Hell, people will even take multivitamins or supplement powders that have 100's of %'s of their recommended daily intake, and just assume that if they get 500% of their recommended vitamin B, they'll magically become "healthy" by doing so, instead of "only" getting 100%.
'Made with real fruit' is a perfect example...they almost never say how much
When you grow old, life will be as easy as when you are young.
No, it will be much harder. And in the end, it will be so hard that you can't do it anymore.
For me this has been a curve not a slope. Hard childhood, getting better in later middle age, expect a harder time later but so far things have been easier.
So I think "it gets better" is a reasonable thing to say to kids having a hard time. It can get better.
Old old? Yes I agree. Even healthy old people, your friends are dying around you, it hurts.
That science is rational and objective.
In reality, the way that science works is much muddier than most realise. It's full of subjectivity, and this isn't a bug, but a feature. Intuition and tacit knowledge play a big role in basically any research (and this is why I am confident that AI can't replace scientists). Politics are also present at every stage of the process. Science is at its least objective when scientists convince themselves that they're being objective.
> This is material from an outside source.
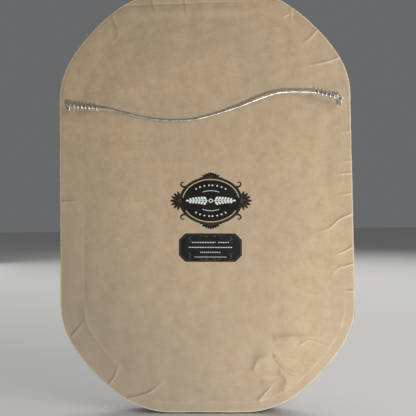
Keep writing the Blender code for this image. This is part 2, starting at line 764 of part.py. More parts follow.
def build_case():
    """The moulding, slip, glass and boards."""
    moulding = moulded_ring("frame_moulding", MOULDING_PROFILE, MOULDING_WOOD)
    moulded_ring("frame_slip", SLIP_PROFILE, GILT)
    glass_dome()
    pin_hole = circle(MOTH_CENTRE.xy, PIN_RADIUS + GAP, PIN_SIDES)
    plate("mount_board", [outline(FIT_IN), pin_hole], BOARD_BACK, BOARD_THICK, VELVET)
    plate("backing_board", [outline(FIT_IN)], BACKING_BACK, BACKING_THICK, BROWN_BOARD)
    holes = []
    for side, place, lean in (("left", EYE_LEFT, EYE_LEFT_LEAN), ("right", EYE_RIGHT, EYE_RIGHT_LEAN)):
        shank = screw_eye("screw_eye_" + side, place, lean)
        holes.append(circle(shank, EYE_WIRE + GAP, SHANK_SIDES))
        cut(moulding, rod("shank_hole_" + side, shank, WOOD_BACK - DRILL_OVERRUN, EYE_DEPTH + GAP,
                          EYE_WIRE + GAP, SHANK_SIDES))
    plate("dust_cover", [outline(PAPER_TRIM)] + holes, 0, PAPER_THICK, KRAFT)


def build_back():
    """The hanging wire with its wraps, and the two labels."""
    wire_wrap("wire_wrap_left", EYE_LEFT, WRAP_LEFT)
    wire_wrap("wire_wrap_right", EYE_RIGHT, WRAP_RIGHT)
    hanging_wire()
    plate("sticker_oval", [turned(sticker_outline(), STICKER_CENTRE)], -GAP - LABEL_THICK, LABEL_THICK, PRINT)
    plate("label_card", [turned(card_outline(), CARD_CENTRE)], -GAP - LABEL_THICK, LABEL_THICK, PRINT)


def build_moth():
    """The pinned moth: body, eyes, wings, feelers and legs."""
    head = body_part("moth_head", HEAD, 7)
    thorax = body_part("moth_thorax", THORAX, 9)
    body_part("moth_abdomen", ABDOMEN, 11)
    cut(thorax, rod("pin_way", MOTH_CENTRE.xy, 0, PIN_TOP, PIN_RADIUS + GAP, PIN_SIDES))
    specimen_pin()
    fore_edges = (FORE_COSTA, FORE_INNER, FORE_OUTER, ())
    hind_edges = (HIND_COSTA, HIND_INNER, HIND_OUTER, HIND_TAIL_BASE)
    for name, side in (("left", -1), ("right", 1)):
        place = MOTH_CENTRE + Vector((side * EYE_BALL_PLACE.x, EYE_BALL_PLACE.y, EYE_BALL_PLACE.z))
        ball("moth_eye_" + name, place, EYE_BALL, DARK_EYE)
        cut(head, ball("eye_socket_" + name, place, EYE_BALL + GAP, None, cutters))
        feeler("moth_feeler_" + name, side)
        wing("moth_forewing_" + name, side, FORE_ROOT, FOREWING_LIFT, FORE_CAMBER, fore_edges, FORE_VEINS)
        veins = HIND_VEINS + TAIL_VEINS
        wing("moth_hindwing_" + name, side, HIND_ROOT, HINDWING_LIFT, HIND_CAMBER, hind_edges, veins, True)
        for pair, joints in LEGS.items():
            leg("moth_" + pair + "leg_" + name, side, joints)


build_case()
build_back()
build_moth()
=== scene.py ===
"""The looks of a framed luna moth: papered back with wire and labels, moulding, glass and pinned moth.

World frame: +Z up, the glass faces -Y, the papered back faces +Y. Left and right are those of
someone who looks at the glass. Shapes are written in millimetres and made in metres.
"""
import math

import bmesh
import bpy
import numpy as np
from mathutils import Matrix, Vector


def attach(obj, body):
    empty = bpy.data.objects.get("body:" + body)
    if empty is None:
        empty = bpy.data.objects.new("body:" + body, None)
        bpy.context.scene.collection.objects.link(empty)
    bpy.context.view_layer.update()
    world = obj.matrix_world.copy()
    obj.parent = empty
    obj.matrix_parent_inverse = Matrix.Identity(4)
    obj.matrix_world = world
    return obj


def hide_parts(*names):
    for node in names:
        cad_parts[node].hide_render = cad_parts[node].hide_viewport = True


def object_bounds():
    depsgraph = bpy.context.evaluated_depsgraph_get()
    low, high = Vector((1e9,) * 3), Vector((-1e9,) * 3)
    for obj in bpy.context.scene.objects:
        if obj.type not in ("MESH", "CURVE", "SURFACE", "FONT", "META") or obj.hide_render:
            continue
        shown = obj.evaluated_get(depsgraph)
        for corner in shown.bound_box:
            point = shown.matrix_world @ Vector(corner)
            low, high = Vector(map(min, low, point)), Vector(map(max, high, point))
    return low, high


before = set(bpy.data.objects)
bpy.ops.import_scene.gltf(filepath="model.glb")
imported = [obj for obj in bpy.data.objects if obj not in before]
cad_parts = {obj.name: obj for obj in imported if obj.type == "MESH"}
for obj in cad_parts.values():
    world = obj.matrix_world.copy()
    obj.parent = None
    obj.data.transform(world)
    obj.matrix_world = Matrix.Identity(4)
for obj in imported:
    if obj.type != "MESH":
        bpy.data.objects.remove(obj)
cad_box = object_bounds()
bpy.ops.object.select_all(action="DESELECT")

MM = 0.001
WELD = 0.000002
NEXT_TO_NOTHING = 1e-9
FULL_TURN = 2 * math.pi
BODY = "root"

# The case's outline: straight sides, three arcs at each corner and short flat ends
HALF_WIDTH = 120.0
SIDE_HALF = 84.0
SHOULDER_RADIUS = 63.3
SHOULDER_TURN = math.radians(32.8)
SWEEP_RADIUS = 150.8
END_RADIUS = 73.4
END_TURN = math.radians(36.2)
ARC_STEPS = 24
EDGE_POINTS = 360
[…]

We can't escape our biases, so we need to actively acknowledge them and embrace the subjectivity of our situated perspectives.
The problem is that talking about this is a great way to piss off other scientists. I've been accused before of "betraying the side", by a scientist who was aware that science has a disproportionately large epistemic platform (epistemic means pertaining to knowledge — basically just that as a result of the huge benefits of scientific advancements in the last century or so, science has been on a bit of a pedestal in terms of trusted expert knowledge in society. Criticising this is seen by a betrayal by some because of the concerning rise in psuedoscience and anti-scientific rhetoric.
However, I'm of the belief that some of what has driven the rise of psuedoscience is that the average person doesn't like to be told "shut up and do what the smart people say". They feel a lot of mistrust towards society (which, in many cases, is entirely reasonable, especially in the case of marginalised groups who have been heavily exploited by science and scientists),
The problem goes far beyond just science, but I think this is certainly an aspect of it. I sympathise with scientists who want to continue to have the privileged position they hold, but I don't think that's helpful in the long term.
That people are either purely evil or purely good. I once argued with a homophobe who wanted to protect her children from seeing lesbians on tv. She said she had to protect her kids because they came to her from turbulent backgrounds. So she adopted kids in need, that makes her a good person. Still, she was a bigot and teaching her kids to be bigots and that is a problem. Homophobia is bad and harmful but not all homophobes are automatically completely horrible people.
Basically, anything around exercise. You can get strong as hell while rarely ever being sore. Your body requires rest in order to build up muscle and deload weeks can actually improve gains. However, most people don’t need as much rest as they think they do after injuries. Possibly the amount of rest that people try to get after injuries may prolong the injury.
People who disagree with you are not necessarily evil, stupid or uninformed.
That they need to buy cases and cases of water in plastic bottles and throw them in the landfill instead of just drinking their perfectly good tap water.
many people still ignore, or dont believe white privilege is still pervasive in western countries. aside from the racists, some people of those groups do not want to discuss it ever because they still benefited fom all that abuse, strip mining of resources centuries ago.
White people often forget (or don't realize in the first place) that, if you're a black person in USA, the police is actively looking for an excuse to put you in jail so they can make you do slave labor
not all "sugar free" subsitute sweetner is sugar free. if you look at ingredients, maltodetrexin, dextrose or equivalent is just sugar in another form. these companies word it in a way to obfuscate that they use actual sugar to sell sweetener as"sugar free". misconceptions about gluten free products, unless you re actually have CELIACs, gluten products wont have noticible effects on you. leaky gut or whater gluten is asscotiate with in healthy people is just marketing and pseudoscience.